## START Collected material
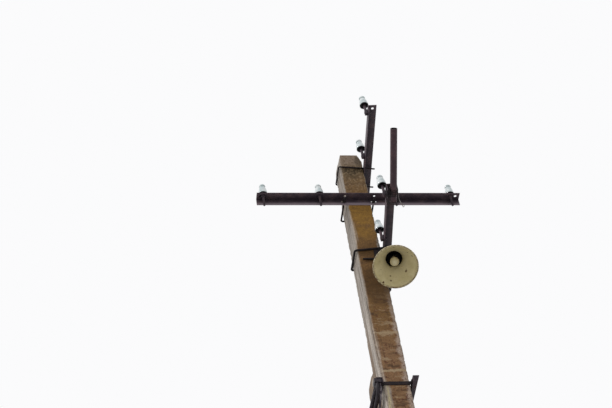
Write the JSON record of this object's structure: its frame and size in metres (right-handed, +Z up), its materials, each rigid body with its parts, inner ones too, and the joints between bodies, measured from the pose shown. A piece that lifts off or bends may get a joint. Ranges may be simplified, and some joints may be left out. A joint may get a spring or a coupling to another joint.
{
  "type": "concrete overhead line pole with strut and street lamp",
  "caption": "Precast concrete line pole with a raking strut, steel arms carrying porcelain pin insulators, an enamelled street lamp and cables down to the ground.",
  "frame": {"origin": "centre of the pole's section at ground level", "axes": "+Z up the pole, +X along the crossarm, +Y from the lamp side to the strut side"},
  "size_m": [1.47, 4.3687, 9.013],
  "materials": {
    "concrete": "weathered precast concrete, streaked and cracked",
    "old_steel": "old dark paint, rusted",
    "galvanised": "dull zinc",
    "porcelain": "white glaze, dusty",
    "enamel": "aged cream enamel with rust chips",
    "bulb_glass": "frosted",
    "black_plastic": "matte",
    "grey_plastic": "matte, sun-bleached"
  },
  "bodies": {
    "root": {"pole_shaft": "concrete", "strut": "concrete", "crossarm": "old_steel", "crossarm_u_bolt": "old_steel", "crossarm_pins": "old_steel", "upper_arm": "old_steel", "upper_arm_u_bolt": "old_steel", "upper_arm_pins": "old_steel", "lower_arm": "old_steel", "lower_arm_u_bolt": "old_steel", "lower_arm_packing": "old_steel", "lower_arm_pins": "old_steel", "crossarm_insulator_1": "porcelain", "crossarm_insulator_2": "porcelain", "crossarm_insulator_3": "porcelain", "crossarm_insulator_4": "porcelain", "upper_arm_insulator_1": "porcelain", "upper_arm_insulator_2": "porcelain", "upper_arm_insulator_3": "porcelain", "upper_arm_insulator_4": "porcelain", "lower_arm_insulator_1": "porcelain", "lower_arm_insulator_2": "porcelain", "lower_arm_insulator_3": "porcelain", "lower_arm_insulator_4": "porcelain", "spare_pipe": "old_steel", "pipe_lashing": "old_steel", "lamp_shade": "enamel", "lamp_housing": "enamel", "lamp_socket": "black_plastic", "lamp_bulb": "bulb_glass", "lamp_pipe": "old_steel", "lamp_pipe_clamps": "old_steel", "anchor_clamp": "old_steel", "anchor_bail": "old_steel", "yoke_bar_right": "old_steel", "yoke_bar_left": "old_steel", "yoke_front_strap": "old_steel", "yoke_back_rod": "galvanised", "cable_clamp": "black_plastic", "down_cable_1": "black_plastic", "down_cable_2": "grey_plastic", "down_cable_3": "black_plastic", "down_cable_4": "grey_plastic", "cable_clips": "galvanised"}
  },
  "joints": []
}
## END Collected material
▸ **Requirement**:
Print out the whole listing exactly as it appears.

▸ **Final result**:
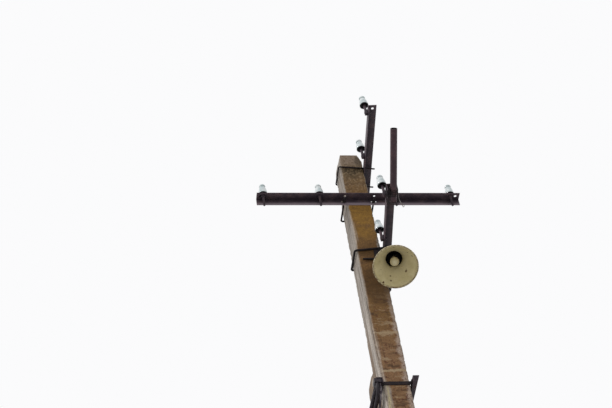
Write the JSON record of this object's structure: its frame and size in metres (right-handed, +Z up), its materials, each rigid body with its parts, inner ones too, and the joints between bodies, measured from the pose shown. A piece that lifts off or bends may get a joint. Ranges may be simplified, and some joints may be left out. A joint may get a spring or a coupling to another joint.
{
  "type": "concrete overhead line pole with strut and street lamp",
  "caption": "Precast concrete line pole with a raking strut, steel arms carrying porcelain pin insulators, an enamelled street lamp and cables down to the ground.",
  "frame": {"origin": "centre of the pole's section at ground level", "axes": "+Z up the pole, +X along the crossarm, +Y from the lamp side to the strut side"},
  "size_m": [1.47, 4.3687, 9.013],
  "materials": {
    "concrete": "weathered precast concrete, streaked and cracked",
    "old_steel": "old dark paint, rusted",
    "galvanised": "dull zinc",
    "porcelain": "white glaze, dusty",
    "enamel": "aged cream enamel with rust chips",
    "bulb_glass": "frosted",
    "black_plastic": "matte",
    "grey_plastic": "matte, sun-bleached"
  },
  "bodies": {
    "root": {"pole_shaft": "concrete", "strut": "concrete", "crossarm": "old_steel", "crossarm_u_bolt": "old_steel", "crossarm_pins": "old_steel", "upper_arm": "old_steel", "upper_arm_u_bolt": "old_steel", "upper_arm_pins": "old_steel", "lower_arm": "old_steel", "lower_arm_u_bolt": "old_steel", "lower_arm_packing": "old_steel", "lower_arm_pins": "old_steel", "crossarm_insulator_1": "porcelain", "crossarm_insulator_2": "porcelain", "crossarm_insulator_3": "porcelain", "crossarm_insulator_4": "porcelain", "upper_arm_insulator_1": "porcelain", "upper_arm_insulator_2": "porcelain", "upper_arm_insulator_3": "porcelain", "upper_arm_insulator_4": "porcelain", "lower_arm_insulator_1": "porcelain", "lower_arm_insulator_2": "porcelain", "lower_arm_insulator_3": "porcelain", "lower_arm_insulator_4": "porcelain", "spare_pipe": "old_steel", "pipe_lashing": "old_steel", "lamp_shade": "enamel", "lamp_housing": "enamel", "lamp_socket": "black_plastic", "lamp_bulb": "bulb_glass", "lamp_pipe": "old_steel", "lamp_pipe_clamps": "old_steel", "anchor_clamp": "old_steel", "anchor_bail": "old_steel", "yoke_bar_right": "old_steel", "yoke_bar_left": "old_steel", "yoke_front_strap": "old_steel", "yoke_back_rod": "galvanised", "cable_clamp": "black_plastic", "down_cable_1": "black_plastic", "down_cable_2": "grey_plastic", "down_cable_3": "black_plastic", "down_cable_4": "grey_plastic", "cable_clips": "galvanised"}
  },
  "joints": []
}